Pearl T. Mattenson, an independent educational consultant who was not involved in developing the curriculum but did see an early draft of it, explained: “Teachers’ content knowledge affects the context in which they hear the students’ questions. If they’re energized by the process of studying the material, they’ll bring it into the classroom.” Introducing new curriculum into a school, however, takes work. “You can’t just plop a curriculum into a school and expect it will be taught well,” Mattenson said. Ideally, she says, teachers should study content together on a regular basis.

But schools have lots to teach in limited time, and a curriculum like this one, which places a premium on complexity and nuance, is demanding and may be seen as too difficult to implement. Teachers at the Ramaz School in Manhattan, for example, participated in piloting the curriculum, but the school ultimately decided not to continue working with JOFA. “It’s not our priority this year,” said Ramaz headmaster Rabbi Alan Berkowitz, praising the curriculum but explaining that there’s just so much professional development a school can take on in a year.

For his part, Rabbi Tomer Ronen, head of Yeshivat ben Porat Yosef, in Leonia, N.J., wishes JOFA’s offerings were more comprehensive — which is more a commentary on the state of Orthodox curricula in general than on JOFA’s in particular.
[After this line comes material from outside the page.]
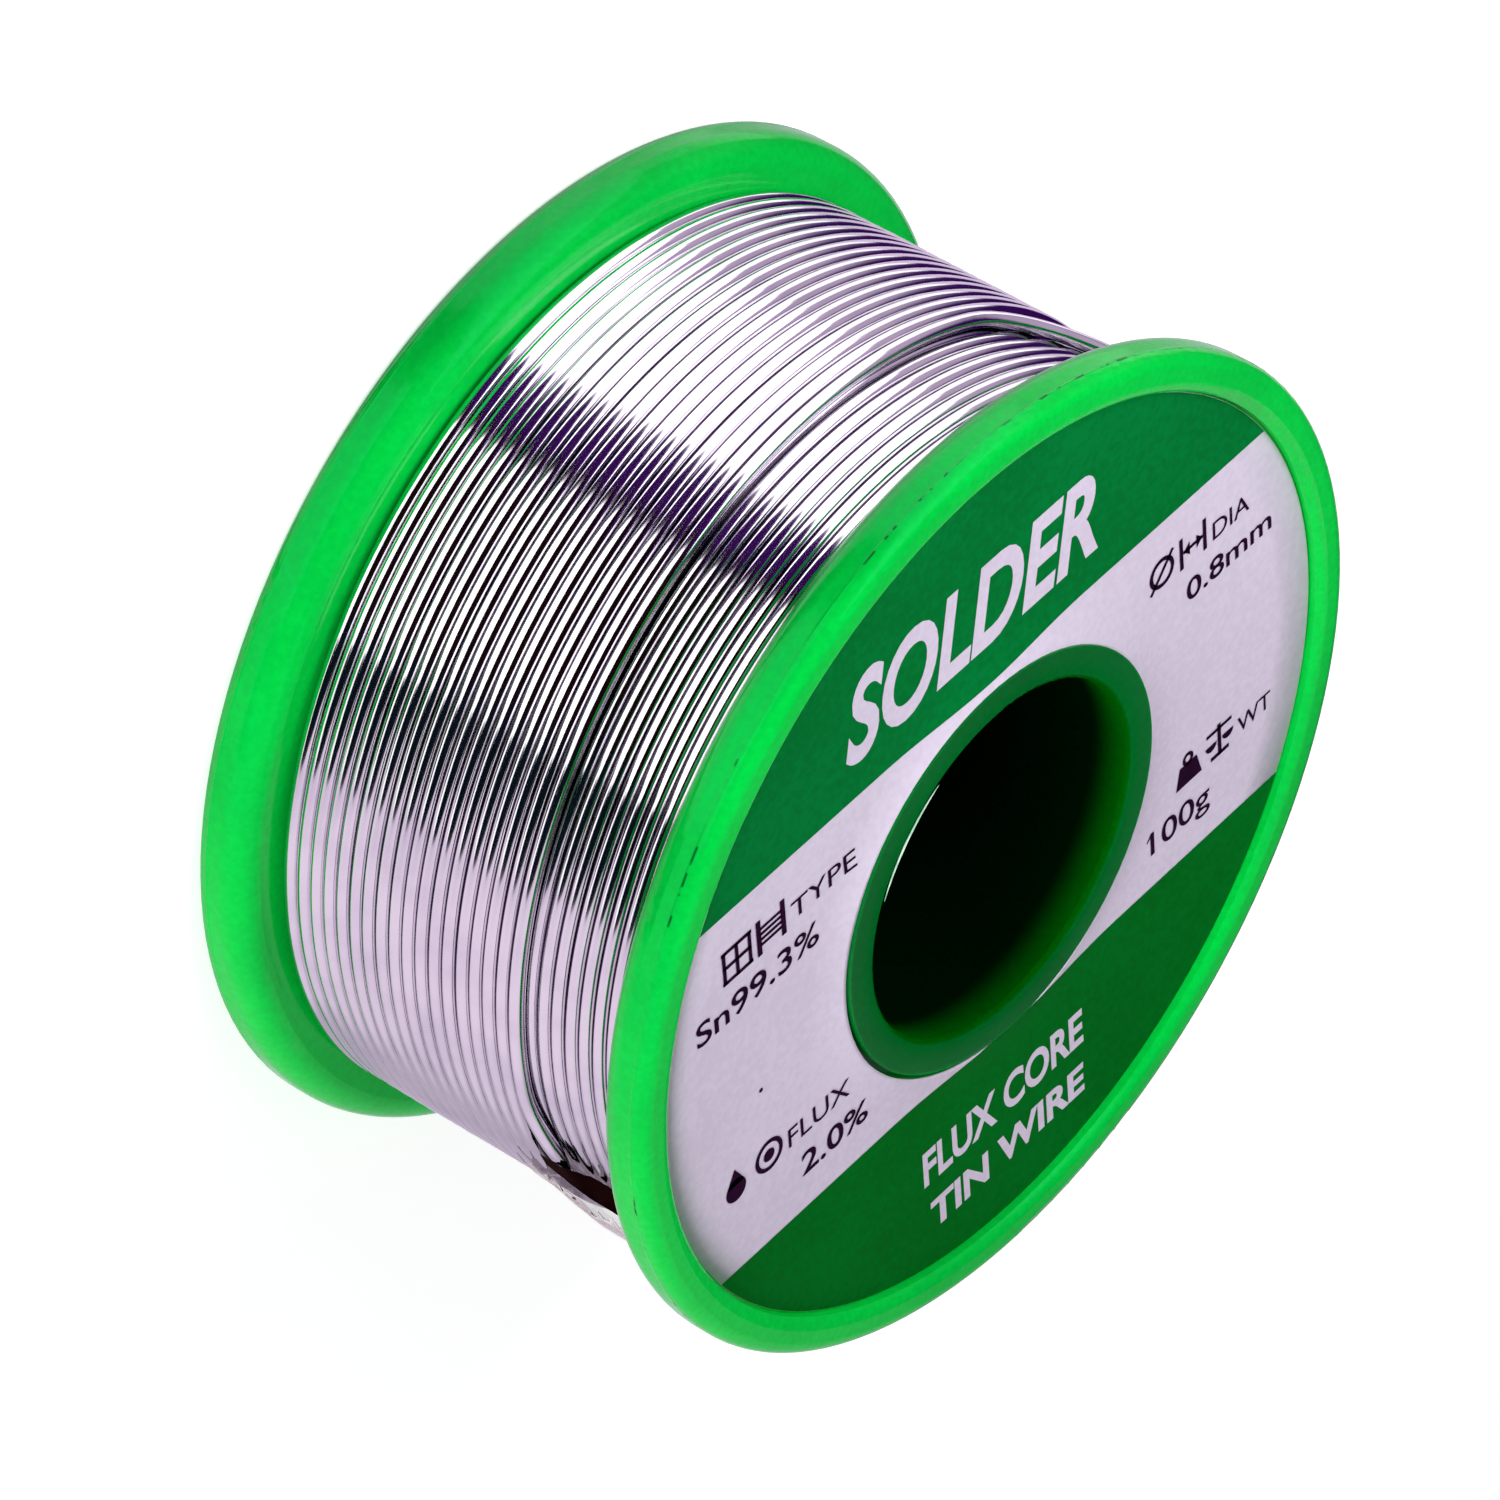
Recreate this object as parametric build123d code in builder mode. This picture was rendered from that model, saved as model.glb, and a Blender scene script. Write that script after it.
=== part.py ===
"""Solder wire spool: a two-part moulded reel wound with flux-cored wire.

Millimetres. The spool stands on its rear flange: the origin is the centre of that
flange's outer face, and +Z runs along the bore towards the labelled front flange.
+X is the reading direction of the label.
"""

import os
from math import cos, radians, sin, sqrt, tan

from build123d import *

# Overall size
overall_height = 27.0  # crest of one rim to crest of the other
flange_radius = 25.5
flange_thickness = 2.9  # rim crest to the flange face that the wire touches
mid_height = overall_height / 2

# Rim and recessed face of each flange
crest_inner_radius = 24.1  # the flat annulus that the spool rests on
crest_outer_radius = 24.75
parting_depth = 0.75  # depth of the mould's parting line below the crest
inner_edge_radius = 1.4  # big rounding on the wire side of the rim
recess_radius = 23.5
recess_lip_depth = 0.3  # where the rounded lip turns down into the recess wall
recess_depth = 0.7

# Hub tube and barrel
bore_radius = 9.2
hub_radius = 10.93
hub_face_depth = 0.1  # the hub's end stands this far below the rim crest
hub_edge_radius = 0.3
barrel_radius = 16.0
barrel_wall = 1.5
rib_count = 6
rib_thickness = 1.2

# Joint between the two halves, in the middle of the barrel
spigot_radius = barrel_radius - barrel_wall / 2
spigot_length = 3.0
socket_end_gap = 0.15
rib_end_gap = 0.3

# Label
label_thickness = 0.12
label_radius = 23.35
label_hole_radius = 11.05

# Wire: eight inner layers, a ninth that shows beside the part layer on top of it,
# and the loose turn that the part layer ends in
wire_diameter = 0.8
flux_core_diameter = 0.28
turn_pitch = 0.796
layer_step = 0.72  # a nested layer rises by less than one wire diameter
top_crest_radius = 23.15
ninth_crest_radius = top_crest_radius - layer_step
inner_crest_radius = ninth_crest_radius - layer_step
groove_depth = 0.2
top_layer_turns = 16
top_layer_width = 13.05
full_layer_turns = 26
winding_width = overall_height - 2 * flange_thickness
first_turn_height = flange_thickness + wire_diameter / 2

# Loose last turn: it leaves the part layer behind the spool, crosses towards the
# front flange, comes back beside the layer and ends in the cut tip
layer_start_angle = 47
loose_start_angle = 205
loose_end_angle = 561
wander_width = 4.6
wander_out = (215, 365)  # angles between which the turn drifts forwards
wander_back = (388, 421)  # angles between which it comes back
loose_gap = 0.28  # the turn stands this much off its neighbour
tip_drift = 0.95
tip_drift_angles = (545, 562)
tug = 0.1  # the last turns lean forwards where the tape holds them
tug_angles = (495, 545)
loose_radius = ninth_crest_radius + wire_diameter / 2
loose_steps = 71

# Clear tape over the end of the wire
tape_thickness = 0.08
tape_inner_radius = loose_radius + wire_diameter / 2 + 0.02
tape_low = 15.2
tape_rise_end = 19.8  # above this height the tape stands off the wire
tape_high = 23.9
tape_stand_off = 0.45
tape_start_angle = 203
tape_end_angle = 262


def half_section():
    """Section of one flange with its hub end, outer face down, beside the axis."""
    outer_rounding = flange_radius - crest_outer_radius
    lip_drop = recess_lip_depth
    lip_width = crest_inner_radius - recess_radius
    lip_radius = (lip_width**2 + lip_drop**2) / (2 * lip_drop)
    lip_angle = lip_width / lip_radius / 2
    lip_middle = (
        crest_inner_radius - lip_radius * sin(lip_angle),
        lip_radius * (1 - cos(lip_angle)),
    )
    inner_edge_start = flange_thickness - inner_edge_radius
    with BuildSketch(Plane.XZ) as section:
        with BuildLine():
            # the outer face, from the bore out to the rim
            Line((bore_radius, flange_thickness), (bore_radius, hub_face_depth + hub_edge_radius))
            RadiusArc(
                (bore_radius, hub_face_depth + hub_edge_radius),
                (bore_radius + hub_edge_radius, hub_face_depth),
                -hub_edge_radius,
            )
            Polyline(
                (bore_radius + hub_edge_radius, hub_face_depth),
                (hub_radius, hub_face_depth),
                (hub_radius, recess_depth),
                (recess_radius, recess_depth),
                (recess_radius, recess_lip_depth),
            )
            ThreePointArc((recess_radius, recess_lip_depth), lip_middle, (crest_inner_radius, 0))
            Line((crest_inner_radius, 0), (crest_outer_radius, 0))
            # the rim and back along the face that the wire touches
            RadiusArc((crest_outer_radius, 0), (flange_radius, parting_depth), -outer_rounding)
            Line((flange_radius, parting_depth), (flange_radius, inner_edge_start))
            RadiusArc(
                (flange_radius, inner_edge_start),
                (flange_radius - inner_edge_radius, flange_thickness),
                -inner_edge_radius,
            )
            Line((flange_radius - inner_edge_radius, flange_thickness), (bore_radius, flange_thickness))
        make_face()
    return section.sketch


def ribs(height):
    """Ribs between the hub tube and the barrel, standing on a flange."""
    rib_length = barrel_radius - barrel_wall - hub_radius
    rib_overlap = 0.4  # sinks each end of a rib into the tube that it joins
    with BuildSketch(Plane.XY.offset(recess_depth)) as rib_plan:
        with PolarLocations((hub_radius + barrel_radius - barrel_wall) / 2, rib_count):
            Rectangle(rib_length + 2 * rib_overlap, rib_thickness)
    extrude(rib_plan.sketch, amount=height - recess_depth)


def tube(outer, inner, low, high):
    """Plain tube about the axis, between two heights."""
    with BuildSketch(Plane.XY.offset(low)) as ring:
        Circle(outer)
        Circle(inner, mode=Mode.SUBTRACT)
    extrude(ring.sketch, amount=high - low)


def scalloped_ring(crest_radius, inner_radius, low, turns, width):
    """Ring of wound wire: a plain inside and one rounded crest for each turn."""
    root_radius = crest_radius - groove_depth
    spacing = width / turns
    with BuildSketch(Plane.XZ) as section:
        with BuildLine():
            Line((inner_radius, low + width), (inner_radius, low))
            Line((inner_radius, low), (root_radius, low))
            for turn in range(turns):
                start = low + turn * spacing
                ThreePointArc(
                    (root_radius, start),
                    (crest_radius, start + spacing / 2),
                    (root_radius, start + spacing),
                )
            Line((root_radius, low + width), (inner_radius, low + width))
        make_face()
    revolve(section.sketch, axis=Axis.Z)


def smooth_step(value, low, high):
    """0 below low, 1 above high, and an S-curve between."""
    share = min(max((value - low) / (high - low), 0), 1)
    return share * share * (3 - 2 * share)


def loose_turn_height(angle):
    """Height of the loose turn's centre line, by angle about the axis in degrees."""
    turns_wound = top_layer_turns + (angle - layer_start_angle) / 360
    helix = first_turn_height + turn_pitch * turns_wound
    wander = smooth_step(angle, *wander_out) - smooth_step(angle, *wander_back)
    gap = loose_gap * smooth_step(angle, *wander_out)
    lean = tug * smooth_step(angle, *tug_angles) + tip_drift * smooth_step(angle, *tip_drift_angles)
    return helix + wander_width * wander + gap + lean


def loose_turn_corners():
    """Corners of the loose turn's route, set out so that its runs touch loose_radius."""
    step = (loose_end_angle - loose_start_angle) / loose_steps
    corner_radius = loose_radius / cos(radians(step / 2))
    angles = [loose_start_angle + step * (i - 0.5) for i in range(1, loose_steps + 1)]
    corners = [
        (
            corner_radius * cos(radians(angle)),
            corner_radius * sin(radians(angle)),
            loose_turn_height(angle),
        )
        for angle in angles
    ]
    return [Vector(*corner) for corner in corners]


# Rear half: flange, hub tube, barrel, ribs and the spigot of the joint
with BuildPart() as rear_spool_half:
    revolve(half_section(), axis=Axis.Z)
    tube(hub_radius, bore_radius, hub_face_depth + hub_edge_radius, mid_height)
    tube(barrel_radius, barrel_radius - barrel_wall, recess_depth, mid_height)
    tube(spigot_radius, barrel_radius - barrel_wall, recess_depth, mid_height + spigot_length)
    ribs(mid_height - rib_end_gap)
rear_spool_half.part.label = "rear_spool_half"

# Front half: the same flange turned over, with a socket in place of the spigot
with BuildPart() as front_half_face_down:
    revolve(half_section(), axis=Axis.Z)
    tube(hub_radius, bore_radius, hub_face_depth + hub_edge_radius, mid_height)
    tube(barrel_radius, barrel_radius - barrel_wall, recess_depth, mid_height)
    ribs(mid_height - spigot_length - rib_end_gap)
    with BuildSketch(Plane.XY.offset(mid_height)) as socket_mouth:
        Circle(spigot_radius)
        Circle(barrel_radius - barrel_wall, mode=Mode.SUBTRACT)
    extrude(socket_mouth.sketch, amount=-(spigot_length + socket_end_gap), mode=Mode.SUBTRACT)
with BuildPart() as front_spool_half:
    mirror(front_half_face_down.part, about=Plane.XY.offset(mid_height))
front_spool_half.part.label = "front_spool_half"

# Printed paper label, glued to the floor of the front recess
with BuildPart() as front_label:
    tube(
        label_radius,
        label_hole_radius,
        overall_height - recess_depth,
        overall_height - recess_depth + label_thickness,
    )
front_label.part.label = "front_label"

# Wire: the eight hidden layers as one closed ring from the barrel out
with BuildPart() as wire_inner_layers:
    scalloped_ring(
        inner_crest_radius, barrel_radius, flange_thickness, full_layer_turns, winding_width
    )
wire_inner_layers.part.label = "wire_inner_layers"

# Wire: the ninth layer, flange to flange
with BuildPart() as wire_ninth_layer:
    scalloped_ring(
        ninth_crest_radius, inner_crest_radius, flange_thickness, full_layer_turns, winding_width
    )
wire_ninth_layer.part.label = "wire_ninth_layer"

# Wire: the part layer against the rear flange
with BuildPart() as wire_top_layer:
    scalloped_ring(
        top_crest_radius, ninth_crest_radius, flange_thickness, top_layer_turns, top_layer_width
    )
wire_top_layer.part.label = "wire_top_layer"

# Wire: the loose last turn, a tube of alloy round its core of flux
corners = loose_turn_corners()
corner_turns = [
    (corners[i] - corners[i - 1]).get_angle(corners[i + 1] - corners[i])
    for i in range(1, len(corners) - 1)
]
shortest_runs = [
    min((corners[i] - corners[i - 1]).length, (corners[i + 1] - corners[i]).length)
    for i in range(1, len(corners) - 1)
]
bend_radii = [
    0.45 * run / tan(radians(turn / 2)) for run, turn in zip(shortest_runs, corner_turns)
]
with BuildLine() as loose_route:
    FilletPolyline(*corners, radius=bend_radii)
route_start = Plane(origin=loose_route.line @ 0, z_dir=loose_route.line % 0)
with BuildPart() as wire_loose_turn:
    with BuildSketch(route_start) as wire_section:
        Circle(wire_diameter / 2)
        Circle(flux_core_diameter / 2, mode=Mode.SUBTRACT)
    sweep(wire_section.sketch, path=loose_route.line)
wire_loose_turn.part.label = "wire_loose_turn"
with BuildPart() as flux_core:
    with BuildSketch(route_start) as core_section:
        Circle(flux_core_diameter / 2)
    sweep(core_section.sketch, path=loose_route.line)
flux_core.part.label = "flux_core"

# Clear tape: a thin curved strip over the last turns, rising up to the front flange
tape_start = radians(tape_start_angle)
tape_plane = Plane(
    origin=(0, 0, 0),
    x_dir=(cos(tape_start), sin(tape_start), 0),
    z_dir=(sin(tape_start), -cos(tape_start), 0),
)
tape_outer_radius = tape_inner_radius + tape_thickness
with BuildPart() as end_tape:
    with BuildSketch(tape_plane) as tape_section:
        with BuildLine():
            Polyline(
                (tape_inner_radius, tape_low),
                (tape_outer_radius, tape_low),
                (tape_outer_radius + tape_stand_off, tape_rise_end),
                (tape_outer_radius + tape_stand_off, tape_high),
                (tape_inner_radius + tape_stand_off, tape_high),
                (tape_inner_radius + tape_stand_off, tape_rise_end),
                close=True,
            )
        make_face()
    revolve(tape_section.sketch, axis=Axis.Z, revolution_arc=tape_end_angle - tape_start_angle)
end_tape.part.label = "end_tape"

pieces = [
    rear_spool_half,
    front_spool_half,
    front_label,
    wire_inner_layers,
    wire_ninth_layer,
    wire_top_layer,
    wire_loose_turn,
    flux_core,
    end_tape,
]
os.makedirs("parts", exist_ok=True)
for piece in pieces:
    export_step(piece.part, f"parts/{piece.part.label}.step")

print("loose turn: length", round(loose_route.wire().length, 1), "mm")
print("loose turn: smallest bend radius", round(min(bend_radii), 2), "mm")
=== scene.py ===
import math
import random

import bmesh
import bpy
import numpy as np
from mathutils import Matrix, Vector


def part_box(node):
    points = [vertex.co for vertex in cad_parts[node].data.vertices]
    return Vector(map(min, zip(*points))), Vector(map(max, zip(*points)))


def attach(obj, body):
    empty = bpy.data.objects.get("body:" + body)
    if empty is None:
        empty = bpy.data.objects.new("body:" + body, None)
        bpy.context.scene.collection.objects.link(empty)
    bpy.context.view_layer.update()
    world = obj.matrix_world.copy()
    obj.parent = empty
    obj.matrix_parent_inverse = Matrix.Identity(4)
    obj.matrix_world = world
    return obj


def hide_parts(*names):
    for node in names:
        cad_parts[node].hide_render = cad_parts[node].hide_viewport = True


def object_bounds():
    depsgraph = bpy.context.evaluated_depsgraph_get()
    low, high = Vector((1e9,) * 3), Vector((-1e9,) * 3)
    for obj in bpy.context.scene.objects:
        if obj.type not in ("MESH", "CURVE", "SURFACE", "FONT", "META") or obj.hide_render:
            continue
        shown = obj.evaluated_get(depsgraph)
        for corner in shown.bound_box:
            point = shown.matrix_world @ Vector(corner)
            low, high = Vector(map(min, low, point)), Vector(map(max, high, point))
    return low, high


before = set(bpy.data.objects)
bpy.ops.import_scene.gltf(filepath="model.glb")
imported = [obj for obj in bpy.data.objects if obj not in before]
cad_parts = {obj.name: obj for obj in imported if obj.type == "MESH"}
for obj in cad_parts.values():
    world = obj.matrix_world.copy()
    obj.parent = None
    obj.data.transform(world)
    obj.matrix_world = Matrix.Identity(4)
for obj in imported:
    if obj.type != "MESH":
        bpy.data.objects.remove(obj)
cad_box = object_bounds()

MM = 0.001
BODY = "root"
ANGLE_STEP = 2.0  # degrees between the rings of points along a wire

# Sizes read from the frame
HEIGHT = cad_box[1].z
FLANGE_RADIUS = cad_box[1].x
LABEL_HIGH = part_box("front_label")[1]
LABEL_RADIUS = LABEL_HIGH.x
LABEL_TOP = LABEL_HIGH.z
TOP_LAYER_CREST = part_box("wire_top_layer")[1].x
NINTH_LAYER_LOW, NINTH_LAYER_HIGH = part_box("wire_ninth_layer")
TAPE_LOW, TAPE_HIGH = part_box("end_tape")

# The hub, the bore and the label's hole, as the CAD model makes them
HUB_RADIUS = 10.93 * MM
BORE_RADIUS = 9.2 * MM
HUB_FACE_DEPTH = 0.1 * MM
LABEL_HOLE_RADIUS = 11.05 * MM
PARTING_DEPTH = 0.75 * MM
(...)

He supports JOFA’s approach, but he doesn’t have access to a curriculum with equivalent strengths with respect to the patriarchs. “It is one side of the Chumash,” he said. “Talking about the whole picture will make a big difference.”

JOFA is currently getting the word out to Orthodox educators and lay leaders nationwide that this curriculum is available. According to JOFA executive director Robin Bodner, this is still a pilot year for “Bereishit,” and it will continue to be modified based on teacher feedback. Even when the pilot period officially ends this year, JOFA plans to continue refining the curriculum as necessary.

Two anonymous donors are funding the mentoring of teachers involved in the implementation of “Bereishit,” and paving the way for a gender-sensitive curriculum on the Book of Exodus, which is currently in the works. JOFA hopes to find partners who can help fund further development, and take over the role of mentoring teachers. Greenberg is less convinced that mentors must accompany the curriculum. “I feel we should try to get this into as many hands as possible,” she said. “It can stand on its own.” That might work —if teachers study it together.